DATASET EXTRACT |
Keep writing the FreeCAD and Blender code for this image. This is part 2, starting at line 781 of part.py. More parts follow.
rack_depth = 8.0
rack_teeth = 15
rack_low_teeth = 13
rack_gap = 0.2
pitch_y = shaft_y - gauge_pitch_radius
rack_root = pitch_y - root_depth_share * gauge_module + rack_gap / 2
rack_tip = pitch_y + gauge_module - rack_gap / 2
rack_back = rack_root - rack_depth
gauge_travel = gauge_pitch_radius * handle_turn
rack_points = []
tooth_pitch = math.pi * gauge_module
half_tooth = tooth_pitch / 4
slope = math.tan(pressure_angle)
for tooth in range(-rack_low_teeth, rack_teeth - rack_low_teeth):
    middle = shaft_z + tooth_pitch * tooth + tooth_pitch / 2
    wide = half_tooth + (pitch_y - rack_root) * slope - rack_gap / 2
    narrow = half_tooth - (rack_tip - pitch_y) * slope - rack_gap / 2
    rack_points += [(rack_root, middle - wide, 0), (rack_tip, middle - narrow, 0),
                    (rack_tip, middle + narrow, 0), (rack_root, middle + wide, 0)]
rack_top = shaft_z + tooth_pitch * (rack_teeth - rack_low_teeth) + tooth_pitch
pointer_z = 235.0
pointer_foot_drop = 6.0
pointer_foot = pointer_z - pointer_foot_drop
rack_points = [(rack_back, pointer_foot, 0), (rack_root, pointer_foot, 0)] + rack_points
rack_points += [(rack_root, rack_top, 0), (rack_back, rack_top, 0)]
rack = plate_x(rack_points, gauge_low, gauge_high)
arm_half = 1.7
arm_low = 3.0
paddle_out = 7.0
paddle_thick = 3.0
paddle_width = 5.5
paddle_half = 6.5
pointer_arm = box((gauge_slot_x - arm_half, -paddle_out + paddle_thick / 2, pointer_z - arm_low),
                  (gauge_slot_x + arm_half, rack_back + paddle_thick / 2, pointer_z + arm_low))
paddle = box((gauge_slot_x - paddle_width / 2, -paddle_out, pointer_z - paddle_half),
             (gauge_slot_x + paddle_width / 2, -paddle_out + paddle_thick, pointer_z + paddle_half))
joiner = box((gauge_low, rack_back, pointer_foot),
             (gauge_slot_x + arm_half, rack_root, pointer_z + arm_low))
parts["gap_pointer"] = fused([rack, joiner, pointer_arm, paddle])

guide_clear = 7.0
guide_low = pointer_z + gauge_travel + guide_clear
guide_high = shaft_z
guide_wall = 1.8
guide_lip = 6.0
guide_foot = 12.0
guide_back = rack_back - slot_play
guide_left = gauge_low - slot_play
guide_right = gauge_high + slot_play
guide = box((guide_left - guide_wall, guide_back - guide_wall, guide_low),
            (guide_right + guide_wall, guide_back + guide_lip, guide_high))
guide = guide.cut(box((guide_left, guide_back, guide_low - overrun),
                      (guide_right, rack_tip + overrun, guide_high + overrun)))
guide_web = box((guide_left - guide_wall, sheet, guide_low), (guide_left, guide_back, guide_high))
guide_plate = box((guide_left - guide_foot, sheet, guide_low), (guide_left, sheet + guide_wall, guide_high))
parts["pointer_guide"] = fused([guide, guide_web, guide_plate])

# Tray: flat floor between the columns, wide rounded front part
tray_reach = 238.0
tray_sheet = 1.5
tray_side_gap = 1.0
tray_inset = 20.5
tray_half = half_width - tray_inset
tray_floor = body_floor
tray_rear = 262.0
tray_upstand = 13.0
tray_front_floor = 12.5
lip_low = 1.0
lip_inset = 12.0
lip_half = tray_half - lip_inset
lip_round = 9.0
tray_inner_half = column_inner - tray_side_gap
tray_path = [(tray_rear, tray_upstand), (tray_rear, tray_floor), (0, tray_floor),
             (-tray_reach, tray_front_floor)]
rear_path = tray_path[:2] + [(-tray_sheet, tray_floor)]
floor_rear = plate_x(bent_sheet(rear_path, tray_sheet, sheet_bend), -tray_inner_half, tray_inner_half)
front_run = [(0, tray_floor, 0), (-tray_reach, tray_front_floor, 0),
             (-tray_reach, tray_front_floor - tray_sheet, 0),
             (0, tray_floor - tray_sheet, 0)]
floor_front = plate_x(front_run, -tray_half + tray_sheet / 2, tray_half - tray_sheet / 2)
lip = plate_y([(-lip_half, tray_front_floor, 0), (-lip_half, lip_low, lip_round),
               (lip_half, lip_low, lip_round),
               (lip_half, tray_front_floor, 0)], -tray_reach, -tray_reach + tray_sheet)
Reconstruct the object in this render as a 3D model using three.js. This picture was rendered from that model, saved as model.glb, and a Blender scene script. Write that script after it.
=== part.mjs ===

EXERCISE | Write out, word for word, the line containing "Reconstruct the object" and every line after it to the end of the data above.

EXERCISE ANSWER |
Reconstruct the object in this render as a 3D model using three.js. This picture was rendered from that model, saved as model.glb, and a Blender scene script. Write that script after it.
=== part.mjs ===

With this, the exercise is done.